On Monday, the Australia and New Zealand Ministerial Forum on Food Regulation announced a review into nutrition labeling for added sugars.
READ MORE: Food review to look at added sugar labels
The review has called for a graphic displaying the teaspoons of added sugar to be included on packaged goods and the removal of energy icons displayed on the front of most soft drinks.
According to the Department of Health, a standard 600 millilitre bottle of soft drink contains 15 teaspoons of sugar.
Rachel Murray, who runs local business Total Nutrition, said the addition of added sugar information could help consumers enhance their dietary decisions.
"These labels, along with information on the implications of a high sugar intake, will allow individuals to make informed decisions on the food and drink products they are consuming," Ms Murray said.
"It might not stop everyone from consuming excess sugar, but it gives people the information they need to make decisions for themselves."

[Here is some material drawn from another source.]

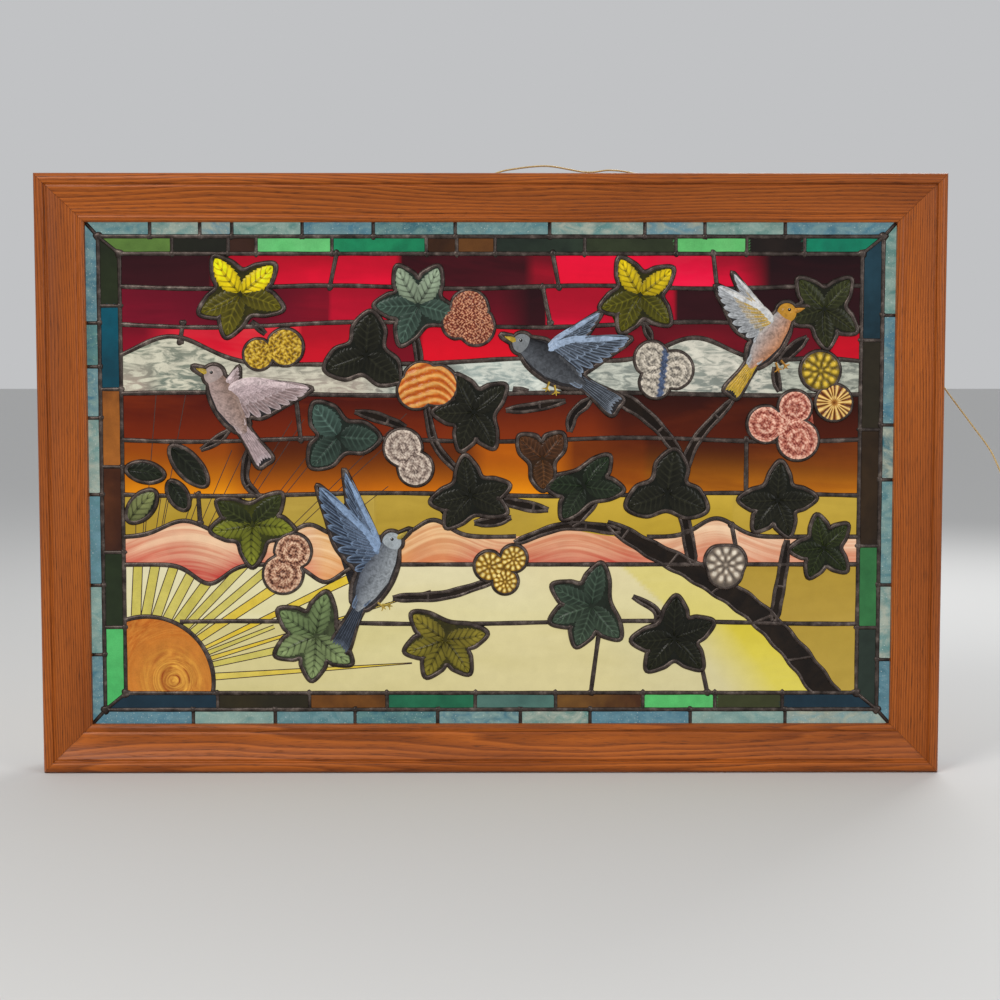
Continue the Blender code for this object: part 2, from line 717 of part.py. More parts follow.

According to the Australian Institute of Health and Welfare, 31 per cent of the nation's adult population were classified as obese in 2018.
In addition, one in four children and adolescents [aged two to 17] were considered overweight or obese.
Ms Murray said continued education around nutrition and prevention strategies is essential in promoting long-term health.
"We have to take every opportunity possible to help educate the community," she said.
"For this reason, I have started conducting seminars throughout Bathurst and surrounding areas providing nutrition information and tips on incorporating healthy eating strategies into a busy lifestyle."
Ms Murray said it's paramount to adopt a holistic approach to long-term health.
"As a nutritionist, I help people increase the nutrient density in their meals, while building a healthy relationship with food," she said.
"I also place a high importance on physical activity, mental health, stress management activities and many other facets of health."
Ms Murray said a range of simple solutions can prove beneficial in kick-starting a healthier routine
"It can be as simple as a big glass of water first thing in the morning, going for a walk after work or adding an extra vegetable to your plate for dinner," she said.
"My other tip is to start doing some form of meal preparation in advance to beat the post-work fatigue."